**Task to complete**:
Nothing but the lines from the one containing "bpy.data.objects.remove(obj)" down to the one containing "return mp.outputs[0]", both included, should be echoed, and each exactly as it stands.

>> BEGIN

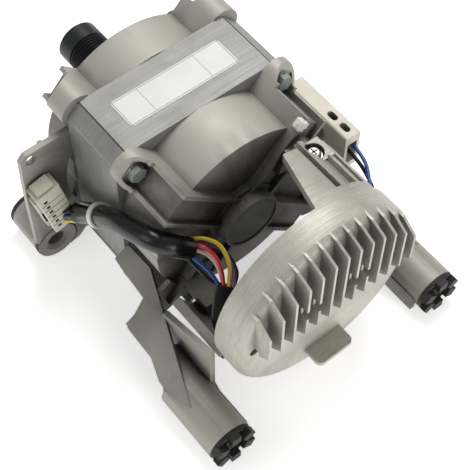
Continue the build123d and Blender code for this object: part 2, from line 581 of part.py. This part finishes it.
# ---------------------------------------------------------------- connectors
lc = box(-9.0, 9.0, 12.0, 24.6, -22.0, 22.0)
lc = try_fillet(lc, lambda q: q.edges().filter_by(Axis.Z), 1.0)
lc += box(-10.9, -8.0, 15.0, 22.5, -14.0, 16.0)
lc += box(-6.5, 6.5, 14.0, 23.5, 21.0, 25.0)
for k in range(6):
    lc -= box(-5.6, -3.0, 10.0, 14.0, -17.9 + 6.4 * k, -15.4 + 6.4 * k)
for k in range(5):
    lc -= box(-8.0, 8.0, 11.0, 12.9, -13.6 + 6.4 * k, -12.9 + 6.4 * k)
lc -= box(-10.2, -9.0, 13.5, 20.5, -9.0, 3.0)
lc = Pos(-88.8, 0, -7.0) * Rot(0, -12, 0) * lc
lc += box(-92.0, -84.0, 24.0, 25.15, -22.0, 4.0)
NODES["left_connector"] = lc

rc = box(75.0, 87.6, -77.6, -20.0, -8.0, 25.0)
rc = try_fillet(rc, lambda s: s.edges().filter_by(Axis.Y), 1.8)
rc -= box(77.4, 85.2, -85.0, -62.0, -3.0, 17.0)
for yy in (-57.4, -69.4):
    rc -= box(78.9, 83.5, yy - 1.9, yy + 1.9, 12.0, 30.0) + cyl_z(2.3, 12, 30, 81.2, yy - 1.9) + cyl_z(2.3, 12, 30, 81.2, yy + 1.9)
NODES["right_connector"] = rc

# ---------------------------------------------------------------- harness
# thick sleeve from the left connector over the bell, beside the left upper spoke
SLEEVE_OUT = 7.2
SLV = [(-76.5, 7.5, -16.6), (-75.6, -4.0, -4.5), (-74.6, -19.0, 8.5), (-72.8, -35.0, 20.0), (-71.0, -50.0, 26.0), (-68.0, -65.0, 31.0), (-60.0, -73.4, 27.2), (-50.0, -75.2, 16.6)]
NODES["harness_sleeve"] = lead(SLV, SLEEVE_OUT, "harness_sleeve")


def band(path_name, dist, r_in, thick, width):
    """Closed tie round a sleeve, square to its route at a distance along it."""
    p = PATHS[path_name]
    t = dist / p.length
    loc = Plane(origin=p @ t, z_dir=p % t)
    return loc * Pos(0, 0, -width / 2) * extrude(Circle(r_in + thick) - Circle(r_in), amount=width)


tie = band("harness_sleeve", 33.0, SLEEVE_OUT + 0.12, 1.3, 4.4)
NODES["sleeve_tie"] = tie

# flat sleeve in front of the drum
FLAT = [(-40.0, -99.8, -4.9), (-46.0, -104.3, -12.7), (-52.0, -110.0, -24.0), (-50.5, -119.0, -31.5), (-47.5, -129.3, -34.0)]
fp = [Vector(*q) for q in FLAT]
frad = []
for i in range(1, len(fp) - 1):
    a, b = fp[i] - fp[i - 1], fp[i + 1] - fp[i]
    frad.append(0.45 * min(a.length, b.length) / tan(radians(a.get_angle(b)) / 2))
fpath = FilletPolyline(*FLAT, radius=frad)
fplane = Plane(origin=fp[0], x_dir=(0.689, -0.715, -0.117), z_dir=(fp[1] - fp[0]).normalized())
NODES["flat_sleeve"] = sweep(fplane * RectangleRounded(13.4, 6.8, 2.2), path=fpath)
print("flat_sleeve: length", round(fpath.length, 1), "radii", [round(x) for x in frad], "volume", round(NODES["flat_sleeve"].volume), "of", round((13.4 * 6.8 - (4 - pi) * 2.2 ** 2) * fpath.length))

# leads from the sleeve to the flat sleeve
WIRE_R = 1.3
MAIN = {
    "yellow": [(-47.4, -71.1, 18.9), (-39.5, -76.6, 20.5), (-32.3, -84.8, 15.9), (-33.4, -95.7, 6.4), (-39.9, -102.0, -4.5)],
    "red": [(-47.9, -74.8, 18.9), (-42.8, -81.4, 19.5), (-39.8, -89.5, 15.4), (-40.4, -96.3, 7.0), (-42.0, -99.8, -4.2)],
    "cream": [(-49.3, -77.6, 18.1), (-43.4, -82.3, 14.8), (-40.2, -88.5, 10.0), (-40.2, -94.5, 2.6), (-40.6, -98.0, -6.2)],
    "blue": [(-51.6, -79.0, 16.4), (-50.2, -82.9, 13.3), (-47.2, -88.0, 8.6), (-45.0, -93.3, 2.8), (-44.0, -97.6, -3.8)],
    "black": [(-53.9, -77.2, 14.2), (-51.4, -83.4, 8.3), (-48.8, -89.1, 2.5), (-46.4, -92.3, -2.2), (-42.6, -96.0, -5.9)],
    "purple": [(-50.5, -70.5, 15.8), (-40.2, -78.7, 16.8), (-31.1, -84.7, 11.1), (-31.4, -95.5, 0.8), (-37.8, -104.1, -4.9)],
    "brown": [(-49.8, -73.9, 12.4), (-37.8, -79.6, 10.4), (-27.6, -87.0, 4.4), (-29.4, -98.2, -4.6), (-36.4, -102.6, -7.6)],
}
# short ends between the left connector and the sleeve
SHORT = {
    "brown": [(-85.8, 12.0, -13.2), (-80.4, 9.4, -12.9)],
    "blue": [(-85.8, 12.0, -18.0), (-81.2, 7.2, -16.3)],
    "yellow": [(-85.8, 12.0, -22.9), (-80.4, 4.2, -19.3)],
    "red": [(-82.0, 12.0, -15.8), (-76.9, 8.8, -14.6)],
    "black": [(-82.0, 12.0, -20.2), (-76.9, 5.9, -17.4)],
}
# leads of the right connector, into the right-hand side of the drum
RIGHT = {
    "blue": [(82.6, -62.1, 13.0), (83.0, -80.0, 12.5), (81.0, -92.0, 11.0), (73.0, -105.0, 8.0), (61.5, -118.0, 4.5), (53.0, -129.5, 3.5)],
    "black": [(79.6, -62.1, 8.0), (80.6, -80.0, 7.6), (79.6, -92.0, 5.6), (76.0, -107.0, 1.0), (63.5, -119.5, -2.5), (54.0, -129.5, -4.0)],
}
# winding leads through the right-hand window of the bell
WIND = {
    "orange": [(44.1, -48.9, 4.2), (46.0, -60.0, 8.0), (50.0, -76.0, 14.5), (52.0, -95.0, 16.0), (48.5, -114.0, 11.5), (45.0, -129.5, 6.0)],
    "purple": [(43.6, -48.9, 7.6), (45.5, -60.0, 11.4), (49.5, -76.0, 17.9), (51.5, -95.0, 19.4), (48.0, -114.0, 14.9), (44.5, -129.5, 9.4)],
    "brown": [(43.1, -48.9, 11.0), (45.0, -60.0, 14.8), (49.0, -76.0, 21.3), (51.0, -95.0, 22.8), (47.5, -114.0, 18.3), (44.0, -129.5, 12.8)],
}
leads = {}
for table, tag in ((MAIN, "main"), (SHORT, "short"), (RIGHT, "right"), (WIND, "winding")):
    for k, pts in table.items():
        leads.setdefault(k, []).append(lead(pts, WIRE_R, f"lead_{k} {tag}"))
for k, parts in leads.items():
    NODES["lead_" + k] = group(parts)
tie2 = Pos(51.5, -97.0, 19.1) * Rot(90, 0, 0) * extrude(RectangleRounded(8.0, 14.8, 2.4) - RectangleRounded(5.6, 12.4, 1.6), amount=2.0, both=True)
NODES["bundle_tie"] = tie2
# tie through the upper right spoke end, its head on the spoke's rim
head = box(68.0, 75.6, -73.2, -66.4, 12.1, 17.6)
head = try_fillet(head, lambda q: q.edges(), 1.5)
head += box(70.0, 74.0, -71.3, -70.06, 7.8, 13.0) + box(70.0, 74.0, -71.3, -66.9, 7.8, 8.94) + box(71.0, 72.6, -70.6, -69.0, 17.0, 20.0)
head = diag(head, 0)
NODES["spoke_tie"] = head

# ---------------------------------------------------------------- export
boxes = [s.bounding_box() for s in NODES.values()]
lo = [min(getattr(b.min, c) for b in boxes) for c in "XYZ"]
hi = [max(getattr(b.max, c) for b in boxes) for c in "XYZ"]
OFF = Pos(-(lo[0] + hi[0]) / 2, -(lo[1] + hi[1]) / 2, -lo[2])
print("offset of the shaft axis point:", OFF.position)
print("size", [round(h - l, 2) for l, h in zip(lo, hi)])
for name, s in NODES.items():
    out = OFF * s
    export_step(out, f"parts/{name}.step")
print(len(NODES), "nodes")
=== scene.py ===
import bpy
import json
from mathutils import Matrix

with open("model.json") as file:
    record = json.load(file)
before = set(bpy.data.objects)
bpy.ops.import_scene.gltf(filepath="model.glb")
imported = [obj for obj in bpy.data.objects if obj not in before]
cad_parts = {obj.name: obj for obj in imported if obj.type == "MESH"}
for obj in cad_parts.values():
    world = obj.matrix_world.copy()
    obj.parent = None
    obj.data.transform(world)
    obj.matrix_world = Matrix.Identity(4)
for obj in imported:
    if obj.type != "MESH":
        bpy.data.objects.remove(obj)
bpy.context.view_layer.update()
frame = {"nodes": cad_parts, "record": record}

import json
import math
import random

import bmesh
import bpy
from mathutils import Matrix, Vector

random.seed(7)
NODE = frame["nodes"]
OX, OY, OZ = 0.0, 0.0266, 0.0767      # shaft axis at the stator's middle, in this frame


def M(x, y, z):
    """Millimetres from the shaft axis point to metres in the frame."""
    return Vector((x / 1000 + OX, y / 1000 + OY, z / 1000 + OZ))


# ------------------------------------------------------------------ materials
def srgb(r, g, b):
    out = []
    for c in (r, g, b):
        c /= 255
        out.append(c / 12.92 if c <= 0.04045 else ((c + 0.055) / 1.055) ** 2.4)
    return (*out, 1.0)


def new_mat(name):
    m = bpy.data.materials.new(name)
    m.use_nodes = True
    nt = m.node_tree
    for n in list(nt.nodes):
        nt.nodes.remove(n)
    out = nt.nodes.new("ShaderNodeOutputMaterial")
    bsdf = nt.nodes.new("ShaderNodeBsdfPrincipled")
    nt.links.new(bsdf.outputs[0], out.inputs[0])
    return m, nt, bsdf


def coords(nt, scale=(1, 1, 1), rot=(0, 0, 0)):
    tc = nt.nodes.new("ShaderNodeTexCoord")
    mp = nt.nodes.new("ShaderNodeMapping")
    mp.inputs["Scale"].default_value = scale
    mp.inputs["Rotation"].default_value = rot
    nt.links.new(tc.outputs["Object"], mp.inputs["Vector"])
    return mp.outputs[0]


def noise(nt, vec, scale, detail=4.0, rough=0.55):
    n = nt.nodes.new("ShaderNodeTexNoise")
    n.inputs["Scale"].default_value = scale
    n.inputs["Detail"].default_value = detail
    n.inputs["Roughness"].default_value = rough
    nt.links.new(vec, n.inputs["Vector"])
    return n.outputs["Fac"]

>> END

**Answer for this exercise**:
        bpy.data.objects.remove(obj)
bpy.context.view_layer.update()
frame = {"nodes": cad_parts, "record": record}

import json
import math
import random

import bmesh
import bpy
from mathutils import Matrix, Vector

random.seed(7)
NODE = frame["nodes"]
OX, OY, OZ = 0.0, 0.0266, 0.0767      # shaft axis at the stator's middle, in this frame


def M(x, y, z):
    """Millimetres from the shaft axis point to metres in the frame."""
    return Vector((x / 1000 + OX, y / 1000 + OY, z / 1000 + OZ))


# ------------------------------------------------------------------ materials
def srgb(r, g, b):
    out = []
    for c in (r, g, b):
        c /= 255
        out.append(c / 12.92 if c <= 0.04045 else ((c + 0.055) / 1.055) ** 2.4)
    return (*out, 1.0)


def new_mat(name):
    m = bpy.data.materials.new(name)
    m.use_nodes = True
    nt = m.node_tree
    for n in list(nt.nodes):
        nt.nodes.remove(n)
    out = nt.nodes.new("ShaderNodeOutputMaterial")
    bsdf = nt.nodes.new("ShaderNodeBsdfPrincipled")
    nt.links.new(bsdf.outputs[0], out.inputs[0])
    return m, nt, bsdf


def coords(nt, scale=(1, 1, 1), rot=(0, 0, 0)):
    tc = nt.nodes.new("ShaderNodeTexCoord")
    mp = nt.nodes.new("ShaderNodeMapping")
    mp.inputs["Scale"].default_value = scale
    mp.inputs["Rotation"].default_value = rot
    nt.links.new(tc.outputs["Object"], mp.inputs["Vector"])
    return mp.outputs[0]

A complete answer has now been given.